Given exercise: Each line from the one containing "attach(piece, body)" through the one containing "return mesh" is to be retyped exactly, both end lines included, and all other lines left out.

Source excerpt:
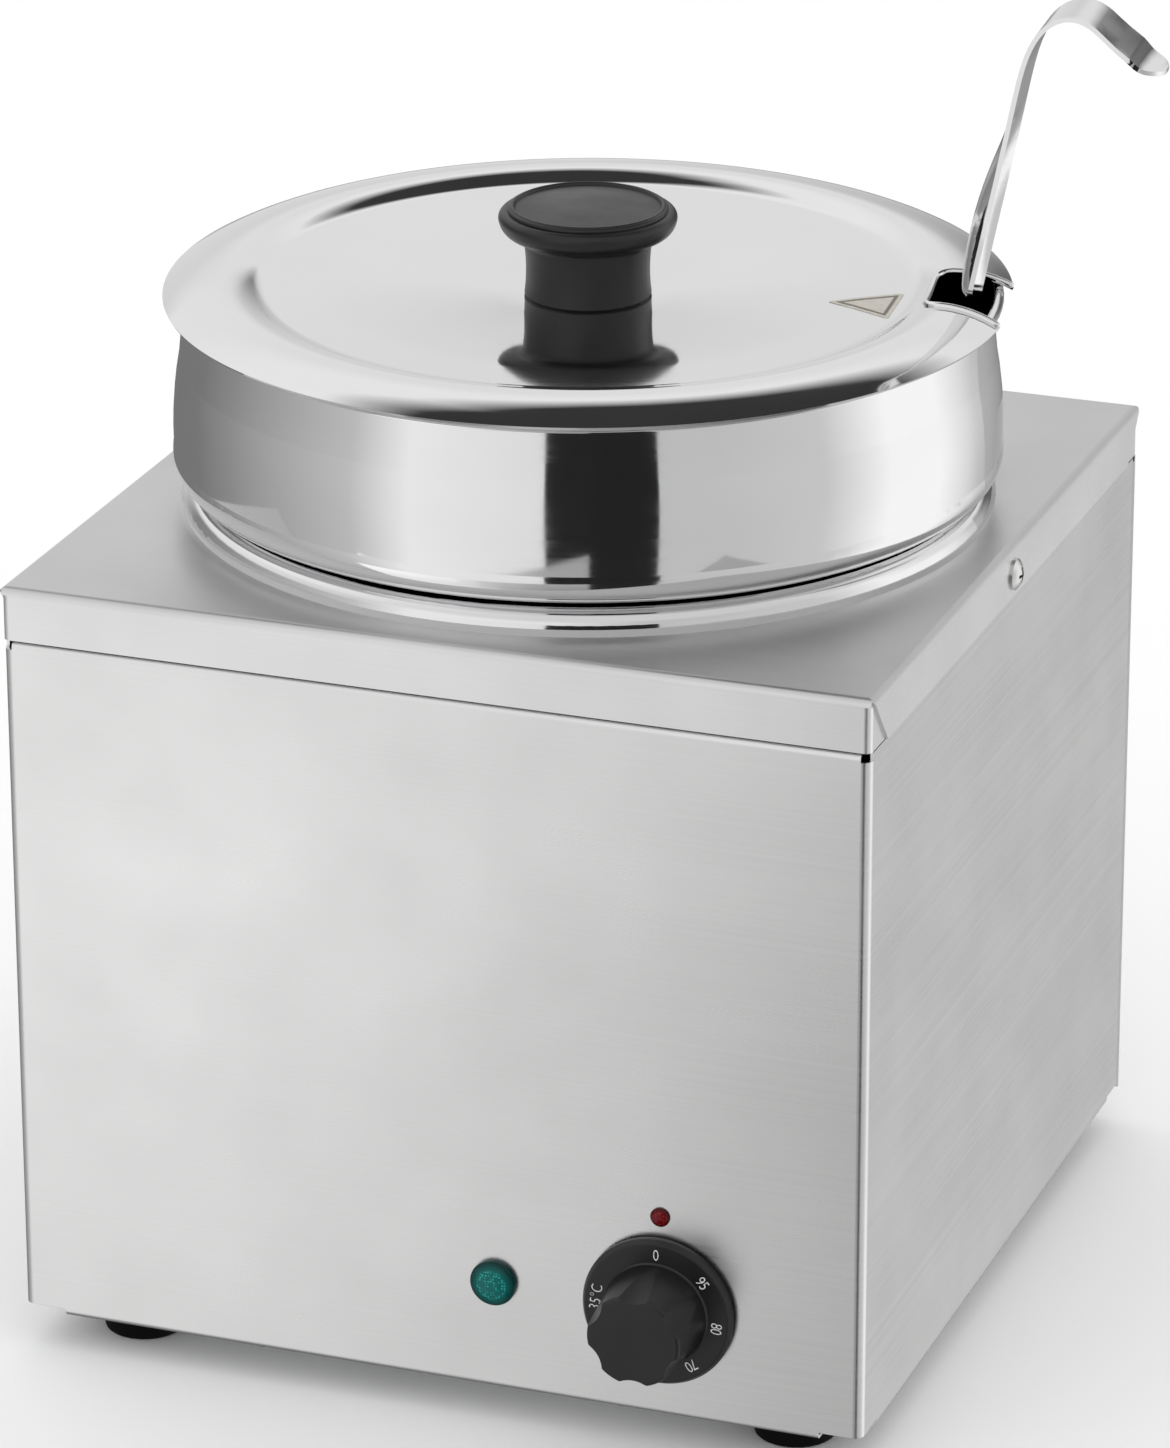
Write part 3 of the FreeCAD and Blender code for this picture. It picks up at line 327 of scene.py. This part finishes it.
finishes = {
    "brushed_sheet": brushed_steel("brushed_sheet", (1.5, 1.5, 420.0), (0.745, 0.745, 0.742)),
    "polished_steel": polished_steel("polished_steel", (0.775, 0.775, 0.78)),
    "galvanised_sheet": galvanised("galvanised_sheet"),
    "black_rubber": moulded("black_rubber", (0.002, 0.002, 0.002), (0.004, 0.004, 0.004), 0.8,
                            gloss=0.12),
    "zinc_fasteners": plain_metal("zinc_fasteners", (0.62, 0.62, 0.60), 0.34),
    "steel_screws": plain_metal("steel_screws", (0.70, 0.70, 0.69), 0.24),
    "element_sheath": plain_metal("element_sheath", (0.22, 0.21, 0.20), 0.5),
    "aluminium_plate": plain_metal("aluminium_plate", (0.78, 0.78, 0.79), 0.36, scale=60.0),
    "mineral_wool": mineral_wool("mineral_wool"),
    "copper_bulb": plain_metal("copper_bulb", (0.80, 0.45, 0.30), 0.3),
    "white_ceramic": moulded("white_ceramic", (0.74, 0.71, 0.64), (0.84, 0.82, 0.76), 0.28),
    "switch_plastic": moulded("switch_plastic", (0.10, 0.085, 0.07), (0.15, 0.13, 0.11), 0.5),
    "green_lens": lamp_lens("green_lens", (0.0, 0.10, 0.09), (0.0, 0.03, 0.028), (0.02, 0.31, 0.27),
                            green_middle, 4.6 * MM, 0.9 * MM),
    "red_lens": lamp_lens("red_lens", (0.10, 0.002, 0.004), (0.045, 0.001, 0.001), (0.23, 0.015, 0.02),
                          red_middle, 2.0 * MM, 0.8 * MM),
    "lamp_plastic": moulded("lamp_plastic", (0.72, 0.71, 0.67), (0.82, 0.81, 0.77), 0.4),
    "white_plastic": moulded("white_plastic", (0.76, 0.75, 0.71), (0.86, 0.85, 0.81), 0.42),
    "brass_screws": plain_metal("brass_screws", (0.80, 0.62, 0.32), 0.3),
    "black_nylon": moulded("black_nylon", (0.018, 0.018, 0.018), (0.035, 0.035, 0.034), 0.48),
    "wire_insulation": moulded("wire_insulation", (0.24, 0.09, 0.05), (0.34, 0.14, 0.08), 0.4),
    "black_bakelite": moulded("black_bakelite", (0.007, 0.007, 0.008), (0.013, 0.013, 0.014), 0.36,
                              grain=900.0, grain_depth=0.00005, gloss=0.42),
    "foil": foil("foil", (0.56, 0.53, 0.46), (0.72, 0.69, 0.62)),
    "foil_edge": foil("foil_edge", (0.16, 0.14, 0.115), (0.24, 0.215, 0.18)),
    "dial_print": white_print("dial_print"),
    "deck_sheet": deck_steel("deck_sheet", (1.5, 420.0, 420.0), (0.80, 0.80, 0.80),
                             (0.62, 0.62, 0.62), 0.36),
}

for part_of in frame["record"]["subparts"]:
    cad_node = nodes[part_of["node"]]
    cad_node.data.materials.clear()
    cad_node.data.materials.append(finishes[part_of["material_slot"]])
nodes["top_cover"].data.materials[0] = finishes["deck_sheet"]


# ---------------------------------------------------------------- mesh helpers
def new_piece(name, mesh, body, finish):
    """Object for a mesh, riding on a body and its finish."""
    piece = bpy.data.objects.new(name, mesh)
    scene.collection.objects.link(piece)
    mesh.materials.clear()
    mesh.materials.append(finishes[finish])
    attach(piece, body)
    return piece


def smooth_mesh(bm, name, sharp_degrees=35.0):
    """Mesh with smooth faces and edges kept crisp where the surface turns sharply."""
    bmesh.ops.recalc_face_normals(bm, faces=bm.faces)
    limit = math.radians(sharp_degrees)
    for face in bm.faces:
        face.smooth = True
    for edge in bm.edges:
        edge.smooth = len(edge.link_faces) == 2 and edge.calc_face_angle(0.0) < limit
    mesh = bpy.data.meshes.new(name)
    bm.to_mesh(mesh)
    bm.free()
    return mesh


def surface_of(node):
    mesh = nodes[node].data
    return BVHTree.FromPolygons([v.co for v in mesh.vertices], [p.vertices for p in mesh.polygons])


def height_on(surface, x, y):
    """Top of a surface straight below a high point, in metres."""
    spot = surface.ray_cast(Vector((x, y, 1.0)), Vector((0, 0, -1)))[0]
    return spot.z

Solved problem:
    attach(piece, body)
    return piece


def smooth_mesh(bm, name, sharp_degrees=35.0):
    """Mesh with smooth faces and edges kept crisp where the surface turns sharply."""
    bmesh.ops.recalc_face_normals(bm, faces=bm.faces)
    limit = math.radians(sharp_degrees)
    for face in bm.faces:
        face.smooth = True
    for edge in bm.edges:
        edge.smooth = len(edge.link_faces) == 2 and edge.calc_face_angle(0.0) < limit
    mesh = bpy.data.meshes.new(name)
    bm.to_mesh(mesh)
    bm.free()
    return mesh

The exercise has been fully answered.